**GIVEN PROBLEM:** Take every line from the listing below that includes "scene" and copy it.

**DATA EXCERPT:**
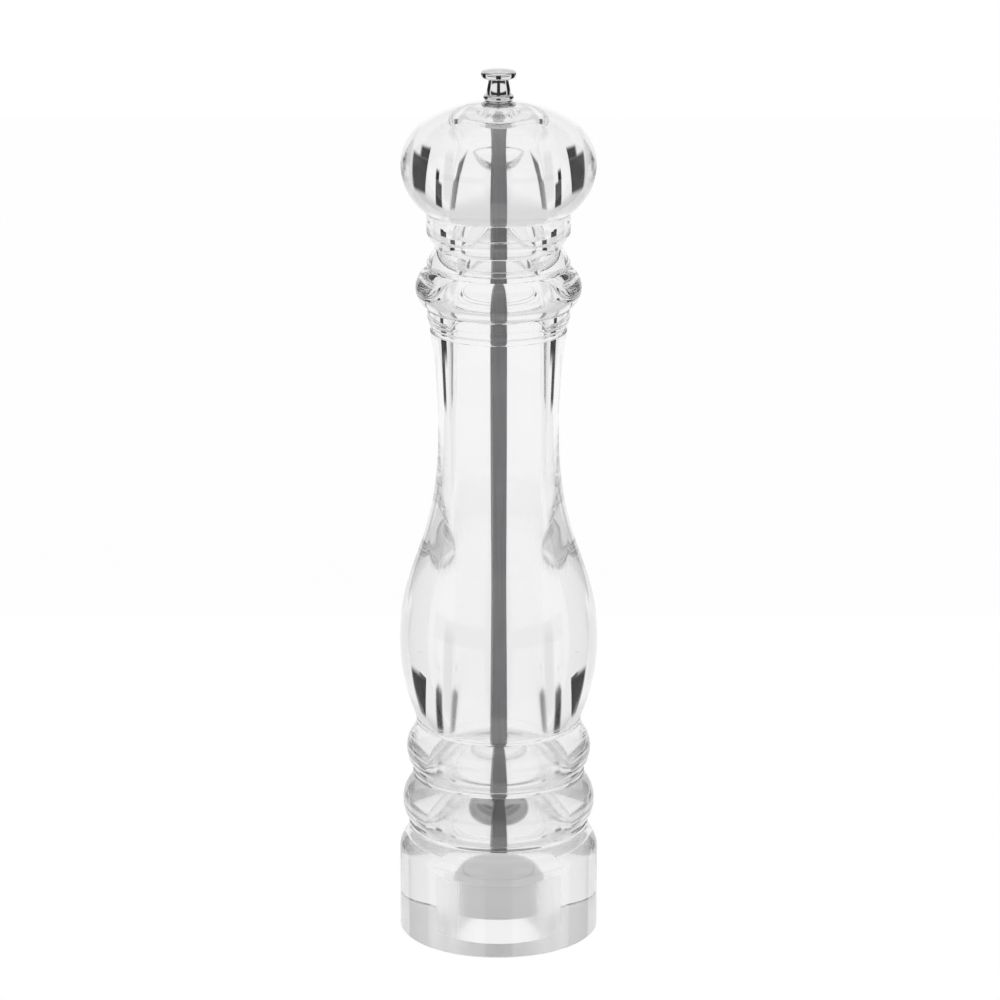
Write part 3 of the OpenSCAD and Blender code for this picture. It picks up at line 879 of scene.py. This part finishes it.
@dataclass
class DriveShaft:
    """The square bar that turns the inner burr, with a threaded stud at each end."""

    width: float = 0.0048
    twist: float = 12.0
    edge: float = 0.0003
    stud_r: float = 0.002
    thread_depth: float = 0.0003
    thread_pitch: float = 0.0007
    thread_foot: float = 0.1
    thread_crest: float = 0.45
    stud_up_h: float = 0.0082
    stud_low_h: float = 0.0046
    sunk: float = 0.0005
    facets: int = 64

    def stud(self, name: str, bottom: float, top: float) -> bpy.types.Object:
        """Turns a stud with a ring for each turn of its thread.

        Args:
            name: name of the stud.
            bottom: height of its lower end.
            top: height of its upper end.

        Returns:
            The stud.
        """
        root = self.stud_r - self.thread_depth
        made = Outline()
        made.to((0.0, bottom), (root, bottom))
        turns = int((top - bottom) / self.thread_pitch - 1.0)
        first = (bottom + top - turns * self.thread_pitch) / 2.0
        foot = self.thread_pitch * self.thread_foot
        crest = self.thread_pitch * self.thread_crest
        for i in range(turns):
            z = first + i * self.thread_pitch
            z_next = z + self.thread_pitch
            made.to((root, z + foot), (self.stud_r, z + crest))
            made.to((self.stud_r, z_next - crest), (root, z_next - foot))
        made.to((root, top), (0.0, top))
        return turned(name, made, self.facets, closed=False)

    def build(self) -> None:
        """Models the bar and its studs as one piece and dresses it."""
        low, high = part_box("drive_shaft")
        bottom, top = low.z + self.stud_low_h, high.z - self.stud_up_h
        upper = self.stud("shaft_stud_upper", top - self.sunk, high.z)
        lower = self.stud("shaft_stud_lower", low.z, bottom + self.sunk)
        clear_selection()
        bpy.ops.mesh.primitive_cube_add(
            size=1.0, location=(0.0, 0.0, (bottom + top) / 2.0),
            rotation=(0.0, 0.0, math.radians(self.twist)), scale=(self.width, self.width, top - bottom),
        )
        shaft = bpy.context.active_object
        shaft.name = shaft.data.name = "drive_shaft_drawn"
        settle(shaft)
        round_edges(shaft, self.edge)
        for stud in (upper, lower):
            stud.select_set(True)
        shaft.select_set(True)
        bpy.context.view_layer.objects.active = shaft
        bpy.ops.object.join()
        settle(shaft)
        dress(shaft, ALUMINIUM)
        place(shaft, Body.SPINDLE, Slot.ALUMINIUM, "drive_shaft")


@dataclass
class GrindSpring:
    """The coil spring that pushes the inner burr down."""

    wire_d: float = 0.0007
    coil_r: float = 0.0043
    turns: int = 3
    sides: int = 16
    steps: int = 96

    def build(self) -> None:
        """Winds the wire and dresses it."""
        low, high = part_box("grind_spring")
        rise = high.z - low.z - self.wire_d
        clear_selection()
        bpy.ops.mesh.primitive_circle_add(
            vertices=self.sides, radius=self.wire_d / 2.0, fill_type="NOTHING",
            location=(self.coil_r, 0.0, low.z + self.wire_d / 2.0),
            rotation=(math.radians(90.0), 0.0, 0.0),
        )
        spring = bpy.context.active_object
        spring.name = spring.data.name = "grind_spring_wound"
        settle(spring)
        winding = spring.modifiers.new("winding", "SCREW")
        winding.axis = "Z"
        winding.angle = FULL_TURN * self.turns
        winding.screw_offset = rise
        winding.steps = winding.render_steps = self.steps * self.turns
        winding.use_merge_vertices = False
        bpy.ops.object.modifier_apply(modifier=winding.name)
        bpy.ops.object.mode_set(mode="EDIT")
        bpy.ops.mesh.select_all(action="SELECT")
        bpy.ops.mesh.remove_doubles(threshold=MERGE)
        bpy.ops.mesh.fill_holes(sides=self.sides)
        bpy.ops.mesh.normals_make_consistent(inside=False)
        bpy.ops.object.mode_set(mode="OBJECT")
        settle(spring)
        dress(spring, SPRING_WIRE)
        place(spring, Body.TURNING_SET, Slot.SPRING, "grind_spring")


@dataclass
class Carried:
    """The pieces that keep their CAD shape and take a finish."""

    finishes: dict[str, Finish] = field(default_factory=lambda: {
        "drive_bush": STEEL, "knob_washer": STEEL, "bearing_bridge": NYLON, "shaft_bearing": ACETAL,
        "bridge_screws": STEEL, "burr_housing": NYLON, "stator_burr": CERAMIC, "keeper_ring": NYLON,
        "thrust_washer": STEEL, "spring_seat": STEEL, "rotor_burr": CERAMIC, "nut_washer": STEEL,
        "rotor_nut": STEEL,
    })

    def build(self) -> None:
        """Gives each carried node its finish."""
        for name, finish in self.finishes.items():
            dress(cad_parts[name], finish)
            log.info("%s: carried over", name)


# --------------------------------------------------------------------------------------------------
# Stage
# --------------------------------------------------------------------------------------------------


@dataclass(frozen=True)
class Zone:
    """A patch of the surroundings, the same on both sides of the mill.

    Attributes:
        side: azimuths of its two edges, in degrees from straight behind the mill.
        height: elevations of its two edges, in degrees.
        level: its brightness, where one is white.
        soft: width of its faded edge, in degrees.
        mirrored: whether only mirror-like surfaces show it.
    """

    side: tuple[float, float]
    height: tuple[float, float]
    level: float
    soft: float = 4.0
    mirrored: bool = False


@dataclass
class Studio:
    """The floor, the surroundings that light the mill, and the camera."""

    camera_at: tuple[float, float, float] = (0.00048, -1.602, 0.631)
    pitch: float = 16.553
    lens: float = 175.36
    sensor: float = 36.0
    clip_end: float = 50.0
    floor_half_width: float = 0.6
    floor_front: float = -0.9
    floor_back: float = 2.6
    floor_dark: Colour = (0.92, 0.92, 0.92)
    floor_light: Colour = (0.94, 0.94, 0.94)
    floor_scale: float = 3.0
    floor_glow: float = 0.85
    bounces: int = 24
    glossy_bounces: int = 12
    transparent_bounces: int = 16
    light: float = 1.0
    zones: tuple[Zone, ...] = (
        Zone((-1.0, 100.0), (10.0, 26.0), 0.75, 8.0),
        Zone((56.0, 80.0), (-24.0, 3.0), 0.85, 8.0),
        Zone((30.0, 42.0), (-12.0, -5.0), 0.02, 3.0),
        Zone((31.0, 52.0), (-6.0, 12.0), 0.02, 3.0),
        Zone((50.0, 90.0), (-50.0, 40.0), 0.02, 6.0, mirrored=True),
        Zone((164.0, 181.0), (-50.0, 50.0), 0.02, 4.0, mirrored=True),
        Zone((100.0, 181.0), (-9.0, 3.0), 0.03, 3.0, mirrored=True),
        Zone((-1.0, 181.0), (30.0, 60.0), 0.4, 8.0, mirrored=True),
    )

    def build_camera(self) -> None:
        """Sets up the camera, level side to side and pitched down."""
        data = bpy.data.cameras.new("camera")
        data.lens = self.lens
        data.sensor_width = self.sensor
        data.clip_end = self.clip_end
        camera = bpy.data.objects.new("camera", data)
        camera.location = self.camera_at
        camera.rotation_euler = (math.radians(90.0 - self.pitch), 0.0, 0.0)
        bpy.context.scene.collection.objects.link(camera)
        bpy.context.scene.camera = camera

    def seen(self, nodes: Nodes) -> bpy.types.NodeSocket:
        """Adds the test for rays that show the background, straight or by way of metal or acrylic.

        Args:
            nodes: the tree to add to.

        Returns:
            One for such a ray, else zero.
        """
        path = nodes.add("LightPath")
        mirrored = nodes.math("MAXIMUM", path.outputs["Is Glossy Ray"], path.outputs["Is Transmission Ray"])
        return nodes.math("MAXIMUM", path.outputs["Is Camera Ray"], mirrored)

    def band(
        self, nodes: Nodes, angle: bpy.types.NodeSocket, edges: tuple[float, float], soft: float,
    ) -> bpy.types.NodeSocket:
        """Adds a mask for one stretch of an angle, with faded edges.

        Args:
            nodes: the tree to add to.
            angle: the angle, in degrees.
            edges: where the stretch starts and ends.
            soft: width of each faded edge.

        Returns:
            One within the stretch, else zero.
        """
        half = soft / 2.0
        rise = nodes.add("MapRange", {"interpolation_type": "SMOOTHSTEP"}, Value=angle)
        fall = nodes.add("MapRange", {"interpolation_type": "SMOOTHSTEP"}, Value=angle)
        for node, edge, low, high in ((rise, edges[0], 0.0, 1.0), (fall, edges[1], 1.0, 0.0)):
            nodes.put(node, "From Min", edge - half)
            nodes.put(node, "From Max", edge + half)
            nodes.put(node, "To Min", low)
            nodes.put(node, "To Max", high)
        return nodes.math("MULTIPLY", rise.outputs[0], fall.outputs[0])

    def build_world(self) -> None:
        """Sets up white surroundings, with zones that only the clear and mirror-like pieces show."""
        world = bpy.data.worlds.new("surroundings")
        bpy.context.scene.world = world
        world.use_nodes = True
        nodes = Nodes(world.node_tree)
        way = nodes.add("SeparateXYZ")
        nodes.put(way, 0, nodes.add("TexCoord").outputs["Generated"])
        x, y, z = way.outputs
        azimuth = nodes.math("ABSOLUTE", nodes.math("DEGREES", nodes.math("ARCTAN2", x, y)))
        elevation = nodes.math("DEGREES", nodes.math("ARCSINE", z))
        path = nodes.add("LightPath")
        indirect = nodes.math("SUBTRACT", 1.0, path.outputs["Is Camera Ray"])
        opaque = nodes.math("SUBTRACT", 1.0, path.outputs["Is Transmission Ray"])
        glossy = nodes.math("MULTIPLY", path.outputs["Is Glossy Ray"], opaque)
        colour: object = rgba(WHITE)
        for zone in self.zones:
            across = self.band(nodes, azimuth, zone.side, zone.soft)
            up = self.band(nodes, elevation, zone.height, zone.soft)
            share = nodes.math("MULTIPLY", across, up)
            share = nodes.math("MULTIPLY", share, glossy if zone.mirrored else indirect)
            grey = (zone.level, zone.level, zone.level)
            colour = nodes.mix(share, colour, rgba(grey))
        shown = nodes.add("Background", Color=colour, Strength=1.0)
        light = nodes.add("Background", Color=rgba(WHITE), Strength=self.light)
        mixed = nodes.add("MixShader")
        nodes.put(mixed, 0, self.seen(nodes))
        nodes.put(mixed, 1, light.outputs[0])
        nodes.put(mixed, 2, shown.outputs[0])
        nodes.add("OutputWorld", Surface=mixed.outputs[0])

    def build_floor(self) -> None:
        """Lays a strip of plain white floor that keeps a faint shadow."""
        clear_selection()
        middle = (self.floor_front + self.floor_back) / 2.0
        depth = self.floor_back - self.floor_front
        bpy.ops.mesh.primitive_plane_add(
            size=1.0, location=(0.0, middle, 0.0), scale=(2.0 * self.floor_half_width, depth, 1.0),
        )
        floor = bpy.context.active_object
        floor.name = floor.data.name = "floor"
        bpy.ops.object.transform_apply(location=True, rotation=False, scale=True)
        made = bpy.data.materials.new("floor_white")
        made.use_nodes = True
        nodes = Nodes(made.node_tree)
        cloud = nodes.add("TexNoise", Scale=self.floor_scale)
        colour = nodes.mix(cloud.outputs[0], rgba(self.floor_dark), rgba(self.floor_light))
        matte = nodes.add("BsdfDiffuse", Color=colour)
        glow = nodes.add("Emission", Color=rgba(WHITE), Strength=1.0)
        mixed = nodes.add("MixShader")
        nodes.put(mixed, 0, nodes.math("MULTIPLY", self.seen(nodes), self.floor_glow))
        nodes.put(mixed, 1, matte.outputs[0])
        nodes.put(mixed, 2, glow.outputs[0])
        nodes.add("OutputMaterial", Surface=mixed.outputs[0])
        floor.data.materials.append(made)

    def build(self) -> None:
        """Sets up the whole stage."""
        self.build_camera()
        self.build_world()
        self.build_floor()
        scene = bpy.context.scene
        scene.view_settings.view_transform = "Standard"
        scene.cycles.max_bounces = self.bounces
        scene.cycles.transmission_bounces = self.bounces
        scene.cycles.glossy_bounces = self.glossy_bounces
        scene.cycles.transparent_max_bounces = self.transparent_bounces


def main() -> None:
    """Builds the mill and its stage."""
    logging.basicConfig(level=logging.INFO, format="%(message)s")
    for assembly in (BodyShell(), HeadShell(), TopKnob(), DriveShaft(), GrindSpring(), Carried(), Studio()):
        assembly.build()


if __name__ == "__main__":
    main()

**RESPONSE TO THIS TASK:**
Write part 3 of the OpenSCAD and Blender code for this picture. It picks up at line 879 of scene.py. This part finishes it.
        bpy.context.scene.collection.objects.link(camera)
        bpy.context.scene.camera = camera
        bpy.context.scene.world = world
        scene = bpy.context.scene
        scene.view_settings.view_transform = "Standard"
        scene.cycles.max_bounces = self.bounces
        scene.cycles.transmission_bounces = self.bounces
        scene.cycles.glossy_bounces = self.glossy_bounces
        scene.cycles.transparent_max_bounces = self.transparent_bounces